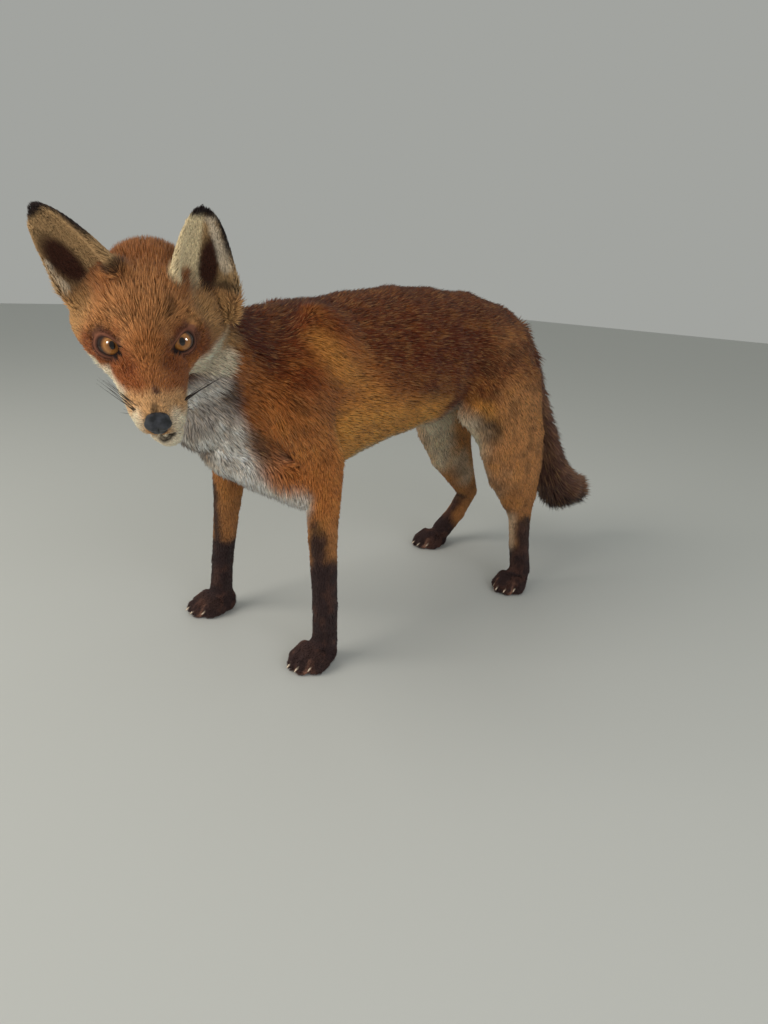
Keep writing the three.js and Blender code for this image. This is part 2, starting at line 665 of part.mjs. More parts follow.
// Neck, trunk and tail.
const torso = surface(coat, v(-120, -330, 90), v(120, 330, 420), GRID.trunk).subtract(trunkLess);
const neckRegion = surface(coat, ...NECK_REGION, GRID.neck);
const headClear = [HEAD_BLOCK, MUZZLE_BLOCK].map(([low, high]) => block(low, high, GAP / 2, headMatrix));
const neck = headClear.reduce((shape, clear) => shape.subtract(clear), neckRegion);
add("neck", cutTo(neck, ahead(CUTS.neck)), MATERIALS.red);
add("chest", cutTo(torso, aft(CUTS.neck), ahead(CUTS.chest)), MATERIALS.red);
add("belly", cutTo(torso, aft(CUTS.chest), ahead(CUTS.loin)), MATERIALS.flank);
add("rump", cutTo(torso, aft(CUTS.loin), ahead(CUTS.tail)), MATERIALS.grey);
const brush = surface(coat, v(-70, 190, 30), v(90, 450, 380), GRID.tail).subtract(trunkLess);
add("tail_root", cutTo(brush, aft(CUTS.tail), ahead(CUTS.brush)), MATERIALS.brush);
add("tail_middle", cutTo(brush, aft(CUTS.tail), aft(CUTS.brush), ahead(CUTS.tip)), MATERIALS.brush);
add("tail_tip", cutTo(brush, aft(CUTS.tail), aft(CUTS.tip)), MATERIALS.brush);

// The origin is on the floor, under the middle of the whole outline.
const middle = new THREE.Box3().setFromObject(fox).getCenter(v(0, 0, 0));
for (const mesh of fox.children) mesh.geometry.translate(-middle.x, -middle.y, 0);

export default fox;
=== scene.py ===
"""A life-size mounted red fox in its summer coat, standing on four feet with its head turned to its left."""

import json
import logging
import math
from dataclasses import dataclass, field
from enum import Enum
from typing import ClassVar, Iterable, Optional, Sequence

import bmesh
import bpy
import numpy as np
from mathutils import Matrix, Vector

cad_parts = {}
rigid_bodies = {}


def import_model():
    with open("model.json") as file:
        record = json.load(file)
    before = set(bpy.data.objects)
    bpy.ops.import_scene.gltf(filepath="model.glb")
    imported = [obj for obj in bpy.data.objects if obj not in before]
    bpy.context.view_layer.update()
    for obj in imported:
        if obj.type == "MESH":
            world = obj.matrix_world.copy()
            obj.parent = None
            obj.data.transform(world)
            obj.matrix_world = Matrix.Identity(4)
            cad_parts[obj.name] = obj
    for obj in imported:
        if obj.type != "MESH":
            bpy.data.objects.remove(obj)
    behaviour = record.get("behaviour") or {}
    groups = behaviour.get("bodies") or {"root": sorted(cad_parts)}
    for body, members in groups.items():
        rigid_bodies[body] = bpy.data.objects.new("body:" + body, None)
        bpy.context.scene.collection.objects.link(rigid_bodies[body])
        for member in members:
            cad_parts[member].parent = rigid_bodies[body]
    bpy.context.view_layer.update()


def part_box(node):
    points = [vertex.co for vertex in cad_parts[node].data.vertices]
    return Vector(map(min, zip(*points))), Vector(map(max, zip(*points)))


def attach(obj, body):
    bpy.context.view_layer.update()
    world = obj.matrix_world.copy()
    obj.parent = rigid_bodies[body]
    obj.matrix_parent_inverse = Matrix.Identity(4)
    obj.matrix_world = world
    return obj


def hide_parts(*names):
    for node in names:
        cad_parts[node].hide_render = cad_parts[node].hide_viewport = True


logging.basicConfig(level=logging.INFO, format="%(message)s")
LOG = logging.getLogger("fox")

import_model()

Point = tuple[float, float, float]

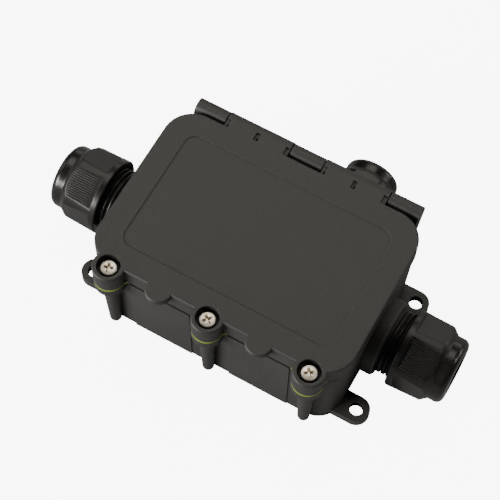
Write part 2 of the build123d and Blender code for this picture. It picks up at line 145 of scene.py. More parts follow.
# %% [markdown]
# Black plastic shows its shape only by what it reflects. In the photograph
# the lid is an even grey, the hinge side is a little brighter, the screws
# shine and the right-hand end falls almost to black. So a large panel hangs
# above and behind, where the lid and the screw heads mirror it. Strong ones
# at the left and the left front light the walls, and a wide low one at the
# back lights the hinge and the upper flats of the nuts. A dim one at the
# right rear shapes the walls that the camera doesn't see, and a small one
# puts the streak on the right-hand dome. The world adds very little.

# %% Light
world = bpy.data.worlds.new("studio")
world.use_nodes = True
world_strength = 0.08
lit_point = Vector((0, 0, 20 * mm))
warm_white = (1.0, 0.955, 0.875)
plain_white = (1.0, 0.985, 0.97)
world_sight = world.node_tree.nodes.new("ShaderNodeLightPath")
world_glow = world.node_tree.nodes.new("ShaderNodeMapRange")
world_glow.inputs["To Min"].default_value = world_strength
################
> **Requirements**
In the material above, locate the line containing "the whole outline." and the line containing "before = set(bpy.data.objects)". Transcribe exactly those two lines and every line between them, and nothing more.

> **Exercise response**
// The origin is on the floor, under the middle of the whole outline.
const middle = new THREE.Box3().setFromObject(fox).getCenter(v(0, 0, 0));
for (const mesh of fox.children) mesh.geometry.translate(-middle.x, -middle.y, 0);

export default fox;
=== scene.py ===
"""A life-size mounted red fox in its summer coat, standing on four feet with its head turned to its left."""

import json
import logging
import math
from dataclasses import dataclass, field
from enum import Enum
from typing import ClassVar, Iterable, Optional, Sequence

import bmesh
import bpy
import numpy as np
from mathutils import Matrix, Vector

cad_parts = {}
rigid_bodies = {}


def import_model():
    with open("model.json") as file:
        record = json.load(file)
    before = set(bpy.data.objects)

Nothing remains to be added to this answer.